| INSTRUCTION |
Look for "Write" in the listing below. Gather each line that contains it.

| RECORD EXTRACTS |
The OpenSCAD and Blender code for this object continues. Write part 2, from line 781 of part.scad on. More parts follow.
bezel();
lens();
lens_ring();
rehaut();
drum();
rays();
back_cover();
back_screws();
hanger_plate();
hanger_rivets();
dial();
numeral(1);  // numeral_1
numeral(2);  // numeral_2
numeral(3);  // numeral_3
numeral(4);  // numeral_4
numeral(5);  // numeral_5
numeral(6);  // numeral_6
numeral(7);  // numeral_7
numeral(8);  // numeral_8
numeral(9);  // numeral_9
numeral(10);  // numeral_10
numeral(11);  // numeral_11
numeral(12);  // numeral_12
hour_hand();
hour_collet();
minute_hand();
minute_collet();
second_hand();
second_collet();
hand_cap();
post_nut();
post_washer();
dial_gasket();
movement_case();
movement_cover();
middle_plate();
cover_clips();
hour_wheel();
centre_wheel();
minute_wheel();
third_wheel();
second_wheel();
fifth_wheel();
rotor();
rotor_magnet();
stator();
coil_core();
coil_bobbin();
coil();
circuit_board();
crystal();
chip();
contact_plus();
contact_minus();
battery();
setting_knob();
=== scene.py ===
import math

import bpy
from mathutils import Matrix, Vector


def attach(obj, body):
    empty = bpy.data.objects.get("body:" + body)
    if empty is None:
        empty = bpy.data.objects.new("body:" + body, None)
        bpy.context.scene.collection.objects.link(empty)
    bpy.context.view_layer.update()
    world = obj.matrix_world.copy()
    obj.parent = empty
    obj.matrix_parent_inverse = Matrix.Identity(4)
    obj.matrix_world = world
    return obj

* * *

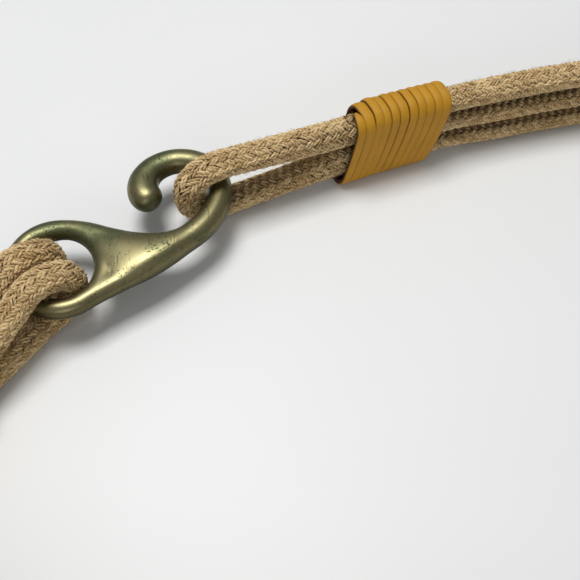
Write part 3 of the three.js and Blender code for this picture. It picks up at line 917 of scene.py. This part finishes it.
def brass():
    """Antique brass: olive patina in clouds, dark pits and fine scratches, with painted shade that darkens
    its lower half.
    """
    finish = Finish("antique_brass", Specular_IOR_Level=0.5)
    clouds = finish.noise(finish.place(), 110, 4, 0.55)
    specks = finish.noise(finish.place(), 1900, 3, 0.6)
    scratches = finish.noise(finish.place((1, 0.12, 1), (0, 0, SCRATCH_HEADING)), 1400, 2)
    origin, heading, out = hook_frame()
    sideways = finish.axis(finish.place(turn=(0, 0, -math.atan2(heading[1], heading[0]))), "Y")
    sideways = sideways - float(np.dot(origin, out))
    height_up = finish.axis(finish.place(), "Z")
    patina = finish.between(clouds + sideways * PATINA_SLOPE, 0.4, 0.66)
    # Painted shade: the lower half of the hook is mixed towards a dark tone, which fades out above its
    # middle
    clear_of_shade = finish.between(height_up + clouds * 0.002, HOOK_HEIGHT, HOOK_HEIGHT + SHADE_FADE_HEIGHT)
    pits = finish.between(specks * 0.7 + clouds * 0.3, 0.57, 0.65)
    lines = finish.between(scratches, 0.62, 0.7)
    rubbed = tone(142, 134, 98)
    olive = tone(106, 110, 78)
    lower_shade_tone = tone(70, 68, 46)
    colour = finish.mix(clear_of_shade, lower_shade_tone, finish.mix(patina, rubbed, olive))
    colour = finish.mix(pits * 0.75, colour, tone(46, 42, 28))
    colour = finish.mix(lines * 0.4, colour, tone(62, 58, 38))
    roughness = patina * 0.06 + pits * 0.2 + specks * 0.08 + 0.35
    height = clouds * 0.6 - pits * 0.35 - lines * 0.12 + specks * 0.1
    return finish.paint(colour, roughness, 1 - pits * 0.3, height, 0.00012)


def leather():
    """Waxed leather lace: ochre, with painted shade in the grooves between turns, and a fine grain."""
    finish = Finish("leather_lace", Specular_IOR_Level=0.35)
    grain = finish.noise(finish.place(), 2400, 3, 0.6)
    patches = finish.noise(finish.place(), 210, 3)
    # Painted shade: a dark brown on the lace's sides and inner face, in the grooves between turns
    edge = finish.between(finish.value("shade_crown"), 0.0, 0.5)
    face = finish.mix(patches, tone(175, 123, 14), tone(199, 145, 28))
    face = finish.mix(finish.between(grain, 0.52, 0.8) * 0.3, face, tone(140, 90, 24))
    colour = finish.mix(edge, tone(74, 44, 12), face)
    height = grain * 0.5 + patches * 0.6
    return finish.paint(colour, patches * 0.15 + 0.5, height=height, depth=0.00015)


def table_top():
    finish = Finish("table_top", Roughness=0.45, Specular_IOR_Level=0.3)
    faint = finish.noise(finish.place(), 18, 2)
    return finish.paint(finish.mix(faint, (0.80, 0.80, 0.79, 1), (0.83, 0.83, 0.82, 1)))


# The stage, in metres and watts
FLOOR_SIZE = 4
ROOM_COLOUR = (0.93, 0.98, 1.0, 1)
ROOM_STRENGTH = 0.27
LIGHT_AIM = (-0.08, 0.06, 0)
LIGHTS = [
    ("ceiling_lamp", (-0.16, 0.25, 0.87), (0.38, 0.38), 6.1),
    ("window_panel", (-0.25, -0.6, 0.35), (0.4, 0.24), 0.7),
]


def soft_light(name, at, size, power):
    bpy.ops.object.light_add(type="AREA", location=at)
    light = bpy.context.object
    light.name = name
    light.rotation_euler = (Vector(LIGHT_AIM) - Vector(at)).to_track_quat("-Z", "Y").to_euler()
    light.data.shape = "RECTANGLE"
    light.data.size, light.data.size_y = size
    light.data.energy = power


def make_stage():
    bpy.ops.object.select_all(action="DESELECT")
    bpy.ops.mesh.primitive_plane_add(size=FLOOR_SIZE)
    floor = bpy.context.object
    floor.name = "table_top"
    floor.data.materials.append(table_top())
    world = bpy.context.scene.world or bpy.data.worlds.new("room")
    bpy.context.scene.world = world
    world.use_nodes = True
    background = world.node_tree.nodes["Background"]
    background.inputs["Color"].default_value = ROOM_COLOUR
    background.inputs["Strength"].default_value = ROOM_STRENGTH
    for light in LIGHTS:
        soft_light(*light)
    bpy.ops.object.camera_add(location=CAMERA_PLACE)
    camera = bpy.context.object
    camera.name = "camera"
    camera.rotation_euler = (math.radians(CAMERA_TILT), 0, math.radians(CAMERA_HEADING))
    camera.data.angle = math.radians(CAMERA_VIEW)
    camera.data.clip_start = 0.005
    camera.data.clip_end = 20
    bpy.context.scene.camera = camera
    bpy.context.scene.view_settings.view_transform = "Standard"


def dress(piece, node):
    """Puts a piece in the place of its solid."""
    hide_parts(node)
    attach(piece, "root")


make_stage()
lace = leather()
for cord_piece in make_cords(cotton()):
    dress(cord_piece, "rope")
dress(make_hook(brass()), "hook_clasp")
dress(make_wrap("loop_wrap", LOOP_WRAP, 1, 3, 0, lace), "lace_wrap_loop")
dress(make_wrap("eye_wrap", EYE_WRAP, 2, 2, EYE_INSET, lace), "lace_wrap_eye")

| RESULT OF THE EXERCISE |
The OpenSCAD and Blender code for this object continues. Write part 2, from line 781 of part.scad on. More parts follow.
Write part 3 of the three.js and Blender code for this picture. It picks up at line 917 of scene.py. This part finishes it.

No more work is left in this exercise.